Timestamps are 64-bit integers. Bigtable can store multiple versions of a single piece of data; These versions are indexed by timestamps. Timestamps can be assigned by Bigtable (real time) or can be explicitly specified by the client application. Applications that need to avoid conflicts need to generate unique timestamps themselves. Data of different versions are stored in descending order of TIMESTAMP. To make it easier to manage multiple versions of data, Bigtable supports two garbage collection policies (within a single column-family). For the time – based and quantity – based, see the original paper.

3. API

Bigtable provides functions to create and delete tables and column families, as well as functions to change cluster, table, and column family metadata, such as access control permissions. Bigtable supports single-row transactions, which can be used to perform atomic read-modify-write operations, but not across lines. Skip the rest of this section and see the original.

4. Building Blocks

Bigtable builds on other Google infrastructure, such as using GFS to store logs and data files. Bigtable also relies on the cluster management system to schedule tasks, manage machines and resources, store machine errors, monitor machine state, and more. Bigtable’s data is stored in the Google SSTable file format. An SSTable provides a persistent, ordered, immutable KV map, and the key and value are arbitrary strings. Each SSTable contains a series of blocks (each block is typically 64KB, but this is configurable of course). The last store of the SSTable is the block index, which can be used to locate the block. Bigtable relies on a highly available, persistent distributed lock service called Chubby, which is used by Bigtable to ensure master uniqueness. The bootstrap location to store the data (see 5.1); Discover the Tablet Service and determine Tablet Service Death (see 5.2); Stores Bigtable schema information (column family information for each table); Stores a list of access rights.

5. Implementation

Bigtable is divided into three components: a master service, multiple tablet services, and a library that connects to the client. Tablet services can be added dynamically to accommodate changes in workloads. It then briefly introduces the work of the Master service and the Tablet service, as shown in the article.

5.1 the Tablet Location

Use a three-tier structure similar to a B+ tree to store the tablet location information. The first layer is a file stored in Chubby that contains the location of the root tablet. The root tablet contains all table METADATA information about the location of the tablet. Each METADATA tablet contains a set of information about the location of a user’s tablet. The root tablet is the first tablet in the Metadata table, but it is special because it never splits to ensure that the level of location information is no more than three levels. The format of METADATA is as follows: Row key is encoded by the user table identifier and its last row. Each Metadata Row stores about 1KB of arrays in memory. For a 128MB Metadata Tablet, the above three-tier architecture can store the location of 2 ^ 34 Tablets.

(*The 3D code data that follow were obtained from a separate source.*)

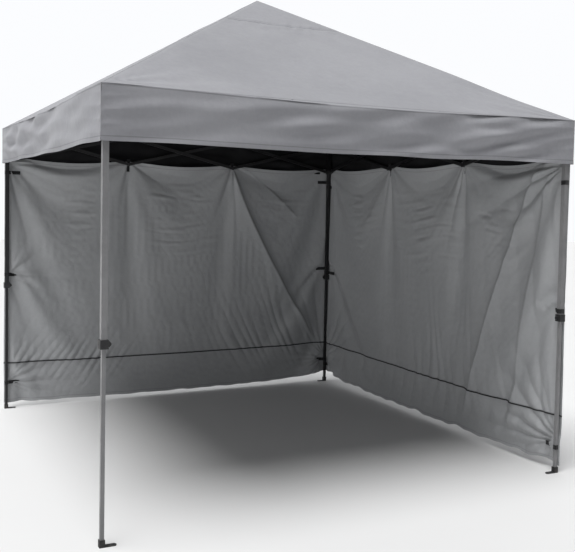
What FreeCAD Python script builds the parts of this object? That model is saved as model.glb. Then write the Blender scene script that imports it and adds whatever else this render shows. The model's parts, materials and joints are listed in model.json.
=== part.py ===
"""Pop-up canopy tent, 3 x 3 m, with two side walls on a folding scissor frame.

Millimetres. The origin is on the ground under the peak, X runs along the front, the front is at -Y and
Z is up. Each sub-part is one node, written to parts/NODE.step. Corner pieces are made once per corner and
truss bars once per side and end.
"""
import FreeCAD, Part
import math
import os

from FreeCAD import Vector

# Overall sizes
WIDTH = 3000.0  # over the valances, both ways
PEAK_HEIGHT = 3099.0
EAVE_HEIGHT = 2231.0
VALANCE_HEIGHT = 272.0
CLOTH = 1.0  # thickness that stands for a sheet of fabric
LEG_INSET = 32.0  # leg's axis to the valance's outer face

# Legs: an inner square tube slides in an outer one
OUTER_TUBE = 30.0
OUTER_WALL = 0.8
LEG_TOP_BELOW_EAVE = 9.0
LEG_SPLIT_HEIGHT = 975.0  # bottom of the outer tube
TUBE_GAP = 4.2  # between the outer tube's bore and the inner tube, filled by guides
INNER_WALL = 0.8
LEG_OVERLAP = 240.0  # inner tube left inside the outer one when extended

# Feet
FOOT_PLATE = 5.0
FOOT_WALL = 4.0
FOOT_SOCKET_HEIGHT = 36.0
FOOT_TAB_LENGTH = 60.0  # leg's axis to the centre of the tab's round end
STAKE_HOLE_RADIUS = 6.0
TIE_HOLE_RADIUS = 3.5
STAKE_HOLE_FROM_SOCKET = 21.0
TIE_HOLE_FROM_SOCKET = 45.0

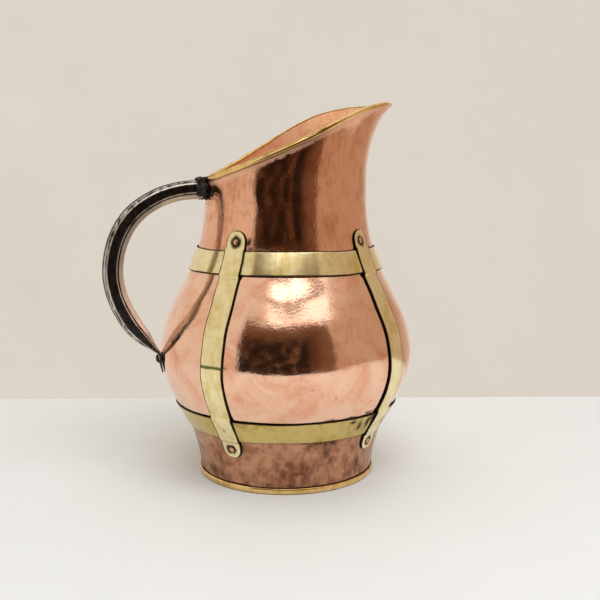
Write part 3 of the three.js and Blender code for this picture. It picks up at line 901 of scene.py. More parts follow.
@dataclass
class CopperVessel:
    """The raised copper: skirt, belly, neck with its spout, and the floor let into the foot."""

    form: JugForm
    steps: int = 384
    row: float = 2 * MM
    unevenness: float = 0.12 * MM
    fade_rate: float = 12
    rubbed_sheen_rise: float = 10 * MM
    hoop_shadow: float = 1.7
    hoop_shadow_rise: float = 1.8 * MM
    skirt_bottom: float = 1.5 * MM
    floor_rim: float = 9.2 * MM
    floor_crown: float = 2 * MM
    floor_flange: float = 5.4 * MM

    def build(self) -> None:
        """Makes and dresses the four copper pieces."""
        half = self.form.gap / 2
        lower, upper = self.form.lower_seam, self.form.upper_seam
        inside = INNER_COPPER.build()
        self.shell("copper_skirt", self.skirt_bottom, lower - half, SKIRT_COPPER, inside,
                   SKIRT_SMEARS, "foot_skirt")
        self.shell("copper_belly", lower + half, upper - half, PLANISHED_COPPER, inside,
                   BELLY_SMEARS, "belly_shell")
        self.shell("copper_neck", upper + half, self.form.lip_height, NECK_COPPER, inside,
                   NECK_SMEARS, "neck_and_spout")
        self.floor()

    def shell(self, name: str, bottom: float, top: float, metal: WorkedMetal,
              inner: bpy.types.Material, smears: Sequence[Smear], node: str) -> None:
        """Raises one wall of the vessel from a spun blank.

        Args:
            name: name of the piece.
            bottom: height of its lower edge.
            top: height of its upper edge; at the neck it follows the mouth instead.
            metal: its finish outside.
            inner: its material inside.
            smears: its patches of dirt.
            node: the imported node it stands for.
        """
        form = self.form
        rows = round((top - bottom) / self.row)
        radius = form.throat_radius
        blank = [(radius, step / rows * BLANK_HEIGHT) for step in range(rows + 1)]
        piece = spin_up(name, blank, self.steps, form.axis_x)
        mouth = top >= form.lip_height

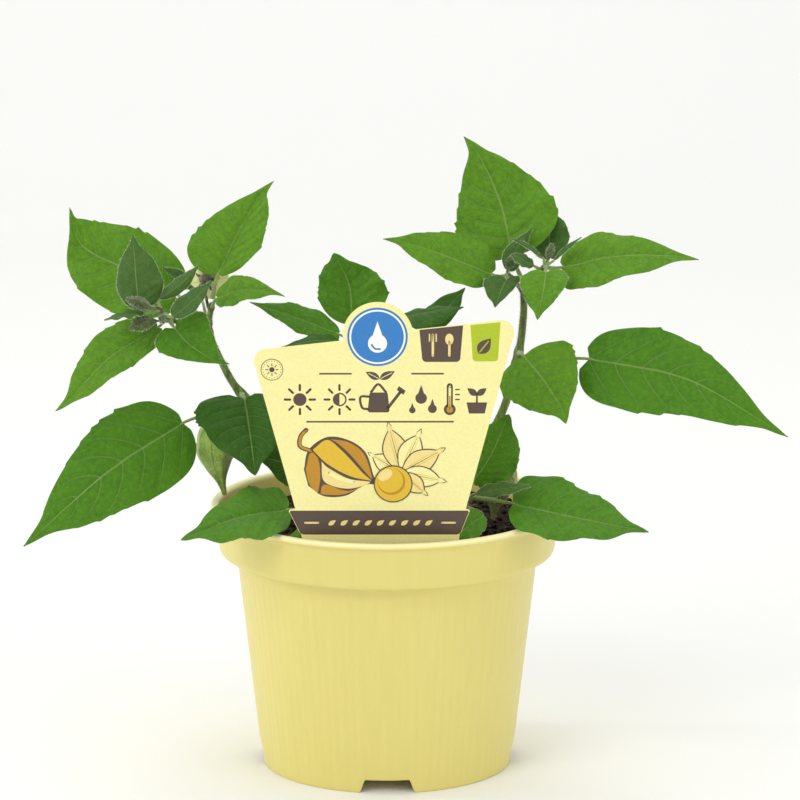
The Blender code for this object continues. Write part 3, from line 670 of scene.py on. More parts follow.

5.2 the Tablet the Assignment

At the same time, each tablet is assigned to a tablet server. The master keeps track of the working collection of Tablet Servers and the current allocation of Tablets. When a tablet is not allocated and a tablet server has enough space, the master will assign the tablet to the server. Bigtable uses Chubby to track Tablet Servers. This is mainly the use of Chubby, similar to ZK. Whenever the Tablet Server is working, it tries to pick up the exclusive lock on a file on Chubby. If the Tablet Server quits service, it will try to release the lock, so the master will be able to allocate its managed tablets faster. The master is responsible for detecting when a tablet server is no longer serving its tablets and reassigns them as soon as possible. Periodically, the master communicates with other Tablet Servers to ask about the status of their locks. If a Tablet Server replies that it has lost its lock, or that the master cannot communicate with the Tablet Server, the master will try to acquire the exclusive lock on that Tablet Server. If the master succeeds in acquiring the lock, the master ensures that the server cannot be served by deleting the server’s files. When a server’s files are deleted, the master removes all the tablets that were previously allocated to that server and places them in the collection of unallocated tablets. To make the Bigtable cluster less susceptible to network problems between Mastre and Chubby, the master will kill itself if the Chubby session fails. As mentioned above, the failure of master does not change the allocation of tablets. When a master is started by the cluster management system, it needs to check the current tablet allocation before it can modify it. The master performs the following steps in sequence during startup. (1) The master gets a unique master lock on Chubby. This mechanism ensures that no more than one master exists at the same time. (2) The master scans the service directory on Chubby to find the live servers. (3) The master communicates with each tablet server to get which tablets are already on that server. (4) The master scans the table METADATA to get tablets. If a tablet is not retrieved by a tablet server, the master places it in the unassigned tablet for later tablet allocation.